A lot of the work behind building the features came down to using the python ta library. It is a fantastic library that is home to one of the most useful little functions I have ever seen; ta.add_all_ta_features(). This uses the basic OHLCV data to populate a data-frame with 100+ additional features.

The Search

For this project, I had downloaded a relatively large collection of data from the Alpaca trading platform:

  • 3000+ Stock Histories
  • 5 minute interval data
  • 7 year window of observation
  • ~32 GB of data prior to feature engineering

Usually when dealing with a single dataset, one can use any of a large list of techniques I felt that in this case a hybrid approach would be required. Stocks, like persons, have their own characters, and while some features may be useful with some, other features may be more useful with others. My aim was to find a set of features that would be relatively robust and applicable across most of the stock histories with some expectation of success.

My first thought was to try and use the correlation in order to remove the features with the largest mutual correlation. This works by calculating the correlation matrix between all of the features and the label. The couple of features which have the highest mutual correlation is selected and the feature out of the pair with the least correlation to the label is removed. These steps would then be repeated until some threshold is reached, such as ending up with the best 10 features. This would have worked fine were it not for the huge number of features produced in the prior step. The combinations produced through the large number of features would have been very hard to compute on my machine, too expensive on someone else’s and worst of all take up too much time before my deadlines.

Time for some lateral thinking.

I tried quite a few things before ending up at this solution, however I will spare myself the pain of having to re-live the embarrassing ideas and skip to the part that worked. I strongly urge the reader to imagine I got it right first try.

What worked, was to think of each stock as a separate entity and sample its feature set multiple times.
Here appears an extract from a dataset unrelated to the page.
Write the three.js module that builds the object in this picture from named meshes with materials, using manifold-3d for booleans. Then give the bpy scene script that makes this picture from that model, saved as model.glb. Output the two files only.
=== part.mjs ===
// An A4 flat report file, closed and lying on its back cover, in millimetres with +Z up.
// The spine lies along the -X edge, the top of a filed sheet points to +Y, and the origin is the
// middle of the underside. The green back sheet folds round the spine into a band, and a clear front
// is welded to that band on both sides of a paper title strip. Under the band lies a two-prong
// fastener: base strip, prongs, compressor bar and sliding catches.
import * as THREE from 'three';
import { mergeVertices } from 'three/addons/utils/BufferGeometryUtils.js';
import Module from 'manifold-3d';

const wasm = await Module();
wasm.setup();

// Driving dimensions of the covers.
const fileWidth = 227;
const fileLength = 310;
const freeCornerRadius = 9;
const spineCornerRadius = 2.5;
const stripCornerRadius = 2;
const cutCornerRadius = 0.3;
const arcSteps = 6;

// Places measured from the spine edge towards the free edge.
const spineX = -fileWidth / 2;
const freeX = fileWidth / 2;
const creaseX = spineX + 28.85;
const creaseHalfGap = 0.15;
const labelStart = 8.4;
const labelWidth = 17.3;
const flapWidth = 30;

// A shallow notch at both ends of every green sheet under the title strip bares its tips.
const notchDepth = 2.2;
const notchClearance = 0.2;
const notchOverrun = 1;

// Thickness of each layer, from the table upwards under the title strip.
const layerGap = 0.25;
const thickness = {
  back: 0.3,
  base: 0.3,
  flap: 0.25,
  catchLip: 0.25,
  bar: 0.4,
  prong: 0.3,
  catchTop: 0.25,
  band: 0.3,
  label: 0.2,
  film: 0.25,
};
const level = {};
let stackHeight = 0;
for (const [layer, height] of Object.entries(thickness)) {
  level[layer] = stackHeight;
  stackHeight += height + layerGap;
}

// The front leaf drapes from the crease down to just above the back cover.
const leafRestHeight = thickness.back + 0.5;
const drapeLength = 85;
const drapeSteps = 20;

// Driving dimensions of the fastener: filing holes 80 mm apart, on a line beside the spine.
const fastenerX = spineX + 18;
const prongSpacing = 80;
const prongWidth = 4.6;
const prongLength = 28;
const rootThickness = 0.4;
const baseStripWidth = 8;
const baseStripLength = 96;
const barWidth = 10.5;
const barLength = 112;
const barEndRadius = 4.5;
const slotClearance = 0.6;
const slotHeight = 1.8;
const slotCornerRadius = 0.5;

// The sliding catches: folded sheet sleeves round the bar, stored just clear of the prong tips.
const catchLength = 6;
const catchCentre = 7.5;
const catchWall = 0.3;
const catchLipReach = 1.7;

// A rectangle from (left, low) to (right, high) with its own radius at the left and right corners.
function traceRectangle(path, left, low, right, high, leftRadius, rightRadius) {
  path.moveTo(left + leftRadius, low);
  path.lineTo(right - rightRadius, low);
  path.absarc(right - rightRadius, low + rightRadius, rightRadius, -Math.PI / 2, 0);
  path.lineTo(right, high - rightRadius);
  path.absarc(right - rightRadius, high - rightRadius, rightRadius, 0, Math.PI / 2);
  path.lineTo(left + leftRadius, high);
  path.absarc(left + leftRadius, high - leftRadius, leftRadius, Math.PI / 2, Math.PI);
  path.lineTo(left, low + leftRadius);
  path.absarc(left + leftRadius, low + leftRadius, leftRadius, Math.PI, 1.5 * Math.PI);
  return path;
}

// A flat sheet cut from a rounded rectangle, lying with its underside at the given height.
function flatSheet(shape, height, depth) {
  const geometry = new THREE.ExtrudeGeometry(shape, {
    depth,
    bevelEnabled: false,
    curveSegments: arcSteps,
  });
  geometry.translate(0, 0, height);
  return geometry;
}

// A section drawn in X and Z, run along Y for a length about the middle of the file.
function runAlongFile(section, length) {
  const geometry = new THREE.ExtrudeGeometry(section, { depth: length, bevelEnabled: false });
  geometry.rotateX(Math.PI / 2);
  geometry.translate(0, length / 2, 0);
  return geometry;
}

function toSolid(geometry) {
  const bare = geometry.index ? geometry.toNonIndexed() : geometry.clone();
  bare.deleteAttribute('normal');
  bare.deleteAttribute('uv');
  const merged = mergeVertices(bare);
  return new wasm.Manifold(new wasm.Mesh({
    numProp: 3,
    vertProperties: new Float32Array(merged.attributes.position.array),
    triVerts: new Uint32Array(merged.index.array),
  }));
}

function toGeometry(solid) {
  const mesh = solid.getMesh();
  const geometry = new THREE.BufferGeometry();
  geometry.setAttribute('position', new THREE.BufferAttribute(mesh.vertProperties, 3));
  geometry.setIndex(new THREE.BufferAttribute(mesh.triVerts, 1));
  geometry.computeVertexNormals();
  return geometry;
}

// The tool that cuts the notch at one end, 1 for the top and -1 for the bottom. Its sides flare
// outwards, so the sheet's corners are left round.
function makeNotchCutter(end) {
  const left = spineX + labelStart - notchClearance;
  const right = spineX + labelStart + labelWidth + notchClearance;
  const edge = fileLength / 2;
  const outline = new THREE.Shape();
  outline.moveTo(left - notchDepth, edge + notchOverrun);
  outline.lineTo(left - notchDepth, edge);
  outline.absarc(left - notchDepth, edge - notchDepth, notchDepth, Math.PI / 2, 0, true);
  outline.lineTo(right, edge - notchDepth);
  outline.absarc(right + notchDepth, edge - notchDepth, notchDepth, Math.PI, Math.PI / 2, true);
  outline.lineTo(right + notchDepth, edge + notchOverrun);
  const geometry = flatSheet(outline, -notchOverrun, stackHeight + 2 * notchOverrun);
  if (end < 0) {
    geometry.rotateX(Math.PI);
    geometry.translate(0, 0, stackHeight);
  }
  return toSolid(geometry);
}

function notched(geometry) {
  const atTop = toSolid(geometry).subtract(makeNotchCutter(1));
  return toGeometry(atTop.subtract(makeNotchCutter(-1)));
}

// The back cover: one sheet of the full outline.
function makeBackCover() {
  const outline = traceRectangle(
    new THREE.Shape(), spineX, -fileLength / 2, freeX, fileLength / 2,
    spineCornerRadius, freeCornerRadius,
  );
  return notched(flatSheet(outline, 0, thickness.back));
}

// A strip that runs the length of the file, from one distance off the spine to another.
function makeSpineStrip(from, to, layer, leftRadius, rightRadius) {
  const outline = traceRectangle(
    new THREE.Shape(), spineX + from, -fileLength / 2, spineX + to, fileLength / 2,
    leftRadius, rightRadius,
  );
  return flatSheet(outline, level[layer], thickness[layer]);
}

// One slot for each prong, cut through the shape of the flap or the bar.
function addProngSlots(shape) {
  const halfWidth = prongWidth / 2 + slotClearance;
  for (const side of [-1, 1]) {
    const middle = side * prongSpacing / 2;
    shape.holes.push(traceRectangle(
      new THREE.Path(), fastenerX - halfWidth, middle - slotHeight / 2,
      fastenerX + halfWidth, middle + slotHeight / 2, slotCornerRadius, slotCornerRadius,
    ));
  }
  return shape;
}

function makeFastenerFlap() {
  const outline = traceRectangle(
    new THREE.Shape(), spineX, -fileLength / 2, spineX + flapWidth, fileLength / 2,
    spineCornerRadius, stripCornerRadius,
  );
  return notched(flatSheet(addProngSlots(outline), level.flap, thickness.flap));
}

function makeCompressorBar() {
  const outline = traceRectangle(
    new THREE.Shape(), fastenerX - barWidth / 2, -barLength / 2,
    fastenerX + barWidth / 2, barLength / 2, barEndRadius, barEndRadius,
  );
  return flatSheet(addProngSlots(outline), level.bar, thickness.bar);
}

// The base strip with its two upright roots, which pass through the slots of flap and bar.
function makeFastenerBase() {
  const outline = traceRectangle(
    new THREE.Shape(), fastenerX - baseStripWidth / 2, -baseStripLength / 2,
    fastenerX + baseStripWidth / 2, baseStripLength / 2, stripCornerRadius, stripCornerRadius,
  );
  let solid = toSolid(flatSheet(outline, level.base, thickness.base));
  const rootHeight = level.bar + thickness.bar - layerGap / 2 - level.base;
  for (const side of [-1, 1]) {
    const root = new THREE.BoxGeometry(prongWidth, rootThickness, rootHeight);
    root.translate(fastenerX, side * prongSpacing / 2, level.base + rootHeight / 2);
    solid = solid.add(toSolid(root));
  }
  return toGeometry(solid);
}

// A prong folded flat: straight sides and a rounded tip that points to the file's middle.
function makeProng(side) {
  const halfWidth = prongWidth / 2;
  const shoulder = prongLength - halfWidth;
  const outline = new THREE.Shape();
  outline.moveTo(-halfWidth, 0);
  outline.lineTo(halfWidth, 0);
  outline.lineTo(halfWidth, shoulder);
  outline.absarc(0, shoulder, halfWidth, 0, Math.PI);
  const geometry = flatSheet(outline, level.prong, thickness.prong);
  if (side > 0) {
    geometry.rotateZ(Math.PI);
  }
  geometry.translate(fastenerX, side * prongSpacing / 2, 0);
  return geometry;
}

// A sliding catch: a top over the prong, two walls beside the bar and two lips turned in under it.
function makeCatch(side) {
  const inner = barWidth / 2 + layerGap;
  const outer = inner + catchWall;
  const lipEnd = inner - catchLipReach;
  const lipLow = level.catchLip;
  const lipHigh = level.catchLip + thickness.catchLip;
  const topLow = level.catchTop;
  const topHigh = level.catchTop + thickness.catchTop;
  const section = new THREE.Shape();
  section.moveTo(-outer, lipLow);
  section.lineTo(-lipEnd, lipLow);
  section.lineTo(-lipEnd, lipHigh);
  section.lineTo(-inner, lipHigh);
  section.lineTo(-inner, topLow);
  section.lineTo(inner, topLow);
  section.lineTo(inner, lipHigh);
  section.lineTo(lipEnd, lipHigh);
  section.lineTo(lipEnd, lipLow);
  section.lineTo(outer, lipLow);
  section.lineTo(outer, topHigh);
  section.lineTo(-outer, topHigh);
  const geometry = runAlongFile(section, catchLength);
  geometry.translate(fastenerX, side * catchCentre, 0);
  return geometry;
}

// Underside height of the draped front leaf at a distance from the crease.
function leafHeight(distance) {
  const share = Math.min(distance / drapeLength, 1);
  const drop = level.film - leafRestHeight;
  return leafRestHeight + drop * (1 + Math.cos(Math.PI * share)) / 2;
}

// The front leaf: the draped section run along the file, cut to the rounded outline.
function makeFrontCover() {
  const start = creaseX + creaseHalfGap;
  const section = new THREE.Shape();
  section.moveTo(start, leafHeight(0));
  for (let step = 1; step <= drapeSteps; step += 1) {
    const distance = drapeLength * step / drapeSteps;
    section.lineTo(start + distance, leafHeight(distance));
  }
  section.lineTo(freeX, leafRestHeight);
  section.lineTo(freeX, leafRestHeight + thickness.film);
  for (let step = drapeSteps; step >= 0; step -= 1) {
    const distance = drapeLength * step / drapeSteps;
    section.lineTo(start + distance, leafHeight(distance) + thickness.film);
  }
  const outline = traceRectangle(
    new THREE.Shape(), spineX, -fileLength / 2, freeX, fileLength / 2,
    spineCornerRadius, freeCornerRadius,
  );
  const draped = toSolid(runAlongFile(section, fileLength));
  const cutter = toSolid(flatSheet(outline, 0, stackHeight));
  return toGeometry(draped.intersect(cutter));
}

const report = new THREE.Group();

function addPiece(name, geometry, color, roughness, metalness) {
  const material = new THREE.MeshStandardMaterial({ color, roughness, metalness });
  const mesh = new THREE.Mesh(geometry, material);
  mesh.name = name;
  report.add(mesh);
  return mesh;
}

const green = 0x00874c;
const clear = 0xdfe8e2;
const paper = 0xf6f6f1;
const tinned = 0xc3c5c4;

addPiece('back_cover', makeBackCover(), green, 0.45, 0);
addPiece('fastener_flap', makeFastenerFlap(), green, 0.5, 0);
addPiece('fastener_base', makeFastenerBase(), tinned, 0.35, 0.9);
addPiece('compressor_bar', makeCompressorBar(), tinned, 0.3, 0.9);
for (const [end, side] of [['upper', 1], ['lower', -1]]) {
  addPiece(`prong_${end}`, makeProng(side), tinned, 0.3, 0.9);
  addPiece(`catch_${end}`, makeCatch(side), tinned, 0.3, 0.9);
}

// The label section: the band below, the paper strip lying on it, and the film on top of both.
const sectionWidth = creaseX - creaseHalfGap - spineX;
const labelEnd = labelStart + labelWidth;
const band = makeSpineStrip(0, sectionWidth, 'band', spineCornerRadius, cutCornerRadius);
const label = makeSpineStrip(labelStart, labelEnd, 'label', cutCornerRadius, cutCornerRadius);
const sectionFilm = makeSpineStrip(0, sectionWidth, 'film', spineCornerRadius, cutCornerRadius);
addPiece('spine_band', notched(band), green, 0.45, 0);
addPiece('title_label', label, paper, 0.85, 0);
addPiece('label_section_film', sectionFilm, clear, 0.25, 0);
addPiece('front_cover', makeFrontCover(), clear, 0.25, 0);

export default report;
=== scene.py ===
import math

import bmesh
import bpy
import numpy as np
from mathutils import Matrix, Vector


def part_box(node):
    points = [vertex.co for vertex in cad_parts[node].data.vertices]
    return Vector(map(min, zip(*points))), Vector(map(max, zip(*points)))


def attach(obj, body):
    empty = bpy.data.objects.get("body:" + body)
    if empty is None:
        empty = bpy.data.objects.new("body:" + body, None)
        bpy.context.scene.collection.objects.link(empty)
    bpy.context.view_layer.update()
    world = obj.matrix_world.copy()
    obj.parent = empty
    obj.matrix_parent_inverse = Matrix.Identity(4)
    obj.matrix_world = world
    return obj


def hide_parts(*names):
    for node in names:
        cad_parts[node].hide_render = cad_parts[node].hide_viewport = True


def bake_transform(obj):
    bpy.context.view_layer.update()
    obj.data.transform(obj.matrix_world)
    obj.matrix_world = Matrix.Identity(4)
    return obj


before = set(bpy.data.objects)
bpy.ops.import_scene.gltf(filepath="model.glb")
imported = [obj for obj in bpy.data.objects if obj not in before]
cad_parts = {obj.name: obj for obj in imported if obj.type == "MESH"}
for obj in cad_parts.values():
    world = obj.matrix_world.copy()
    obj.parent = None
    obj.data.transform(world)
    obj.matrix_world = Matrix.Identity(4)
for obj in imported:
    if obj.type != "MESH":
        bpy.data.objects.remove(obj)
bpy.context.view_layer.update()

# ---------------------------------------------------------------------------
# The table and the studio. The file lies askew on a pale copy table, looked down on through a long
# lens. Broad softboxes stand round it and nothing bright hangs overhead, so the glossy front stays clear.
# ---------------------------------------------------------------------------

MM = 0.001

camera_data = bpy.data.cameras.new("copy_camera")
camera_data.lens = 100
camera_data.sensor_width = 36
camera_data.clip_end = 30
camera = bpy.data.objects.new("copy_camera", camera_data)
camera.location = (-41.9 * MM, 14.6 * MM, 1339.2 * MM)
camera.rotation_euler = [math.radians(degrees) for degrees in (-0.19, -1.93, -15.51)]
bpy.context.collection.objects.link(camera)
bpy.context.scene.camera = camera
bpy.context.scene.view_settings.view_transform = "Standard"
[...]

The, correlation based, feature reduction process explained above, was used on much smaller samples reducing the computational load significantly, and by making sure to sample enough times the probability that all the pairs existed at least once in the groups was also reasonably high.
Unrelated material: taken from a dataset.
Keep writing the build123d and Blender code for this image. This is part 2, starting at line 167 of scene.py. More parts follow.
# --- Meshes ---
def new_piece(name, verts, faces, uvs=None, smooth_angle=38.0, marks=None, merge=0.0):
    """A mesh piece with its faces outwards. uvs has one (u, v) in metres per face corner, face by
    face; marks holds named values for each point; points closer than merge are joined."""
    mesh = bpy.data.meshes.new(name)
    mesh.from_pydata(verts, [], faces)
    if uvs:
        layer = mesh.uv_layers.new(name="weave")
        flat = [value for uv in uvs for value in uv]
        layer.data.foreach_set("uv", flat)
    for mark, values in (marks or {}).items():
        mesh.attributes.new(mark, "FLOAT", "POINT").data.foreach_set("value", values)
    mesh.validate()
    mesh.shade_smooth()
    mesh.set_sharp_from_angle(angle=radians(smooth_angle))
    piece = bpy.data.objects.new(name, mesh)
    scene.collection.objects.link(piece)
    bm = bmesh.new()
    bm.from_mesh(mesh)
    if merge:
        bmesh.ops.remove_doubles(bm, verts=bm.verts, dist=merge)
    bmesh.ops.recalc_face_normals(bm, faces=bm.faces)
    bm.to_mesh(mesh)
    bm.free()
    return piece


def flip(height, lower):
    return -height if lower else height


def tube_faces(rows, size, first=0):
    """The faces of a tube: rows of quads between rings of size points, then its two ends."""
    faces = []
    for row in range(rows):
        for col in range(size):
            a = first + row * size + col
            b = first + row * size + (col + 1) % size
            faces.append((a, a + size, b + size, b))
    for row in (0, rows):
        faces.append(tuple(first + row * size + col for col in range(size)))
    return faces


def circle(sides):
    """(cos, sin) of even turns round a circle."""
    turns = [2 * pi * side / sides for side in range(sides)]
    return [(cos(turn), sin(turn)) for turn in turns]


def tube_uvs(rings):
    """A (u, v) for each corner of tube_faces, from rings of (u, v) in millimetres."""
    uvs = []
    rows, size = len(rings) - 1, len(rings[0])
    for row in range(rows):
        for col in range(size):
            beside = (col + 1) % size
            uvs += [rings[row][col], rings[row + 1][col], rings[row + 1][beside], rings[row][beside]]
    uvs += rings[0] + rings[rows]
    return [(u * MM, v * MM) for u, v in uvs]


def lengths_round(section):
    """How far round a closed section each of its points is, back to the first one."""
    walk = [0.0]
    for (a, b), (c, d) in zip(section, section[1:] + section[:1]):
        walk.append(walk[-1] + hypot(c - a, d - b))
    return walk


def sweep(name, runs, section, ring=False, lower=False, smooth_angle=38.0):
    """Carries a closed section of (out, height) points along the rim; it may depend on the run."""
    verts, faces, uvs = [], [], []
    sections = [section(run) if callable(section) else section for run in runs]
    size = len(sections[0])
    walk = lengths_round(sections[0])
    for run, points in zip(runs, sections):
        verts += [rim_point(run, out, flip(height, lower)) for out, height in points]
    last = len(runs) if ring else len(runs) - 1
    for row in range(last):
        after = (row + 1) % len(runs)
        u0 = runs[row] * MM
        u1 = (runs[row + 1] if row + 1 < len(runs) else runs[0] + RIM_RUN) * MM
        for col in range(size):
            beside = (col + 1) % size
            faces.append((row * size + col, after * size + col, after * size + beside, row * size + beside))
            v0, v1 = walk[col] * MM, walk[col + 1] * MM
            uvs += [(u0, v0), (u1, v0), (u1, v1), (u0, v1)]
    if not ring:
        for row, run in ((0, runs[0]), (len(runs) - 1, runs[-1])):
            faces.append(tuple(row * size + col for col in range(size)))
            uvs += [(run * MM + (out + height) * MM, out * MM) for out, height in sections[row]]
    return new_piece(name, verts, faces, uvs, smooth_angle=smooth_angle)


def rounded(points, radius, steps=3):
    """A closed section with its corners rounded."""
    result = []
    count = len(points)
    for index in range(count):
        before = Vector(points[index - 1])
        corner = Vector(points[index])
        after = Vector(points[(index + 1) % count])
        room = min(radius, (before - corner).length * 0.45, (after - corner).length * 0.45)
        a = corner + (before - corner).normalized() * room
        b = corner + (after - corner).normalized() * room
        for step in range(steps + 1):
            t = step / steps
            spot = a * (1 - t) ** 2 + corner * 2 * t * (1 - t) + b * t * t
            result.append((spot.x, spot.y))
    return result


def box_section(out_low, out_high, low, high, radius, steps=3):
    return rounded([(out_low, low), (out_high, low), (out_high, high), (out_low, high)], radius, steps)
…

The surviving features for each run in each stock history were all then grouped together and their frequency used to determine their importance across all of the datasets.

A different way to think about this, would be to imagine each of the stock histories having 10 votes to allocate to 100 features, and instead they were given 5 votes to allocate to 7 samples of 20 features. Even as a person you can imagine choosing 5 from 20 a much easier task than trying to compare 100. Since they would have still compared most of the features to each other looking at the top 10 features with the highest votes will in most cases result in a very similar result. Taking into account that this test pulls together samples from over 3000 different stock histories, it’s safe to say that any quirky sampling glitches can be expected to fade away, thanks to the massive size of the sample set.

Histogram of frequency of the surviving features. Normalized and sorted by descending frequency.
Histogram of normalized frequency of the surviving features.

This is a histogram with the results acquired from performing the test over the entire corpus. In the end I kept it simple and chose the top 20% of features in order to leverage the Pareto principle and up with what would be expected to be the top performing feature set for predicting my label.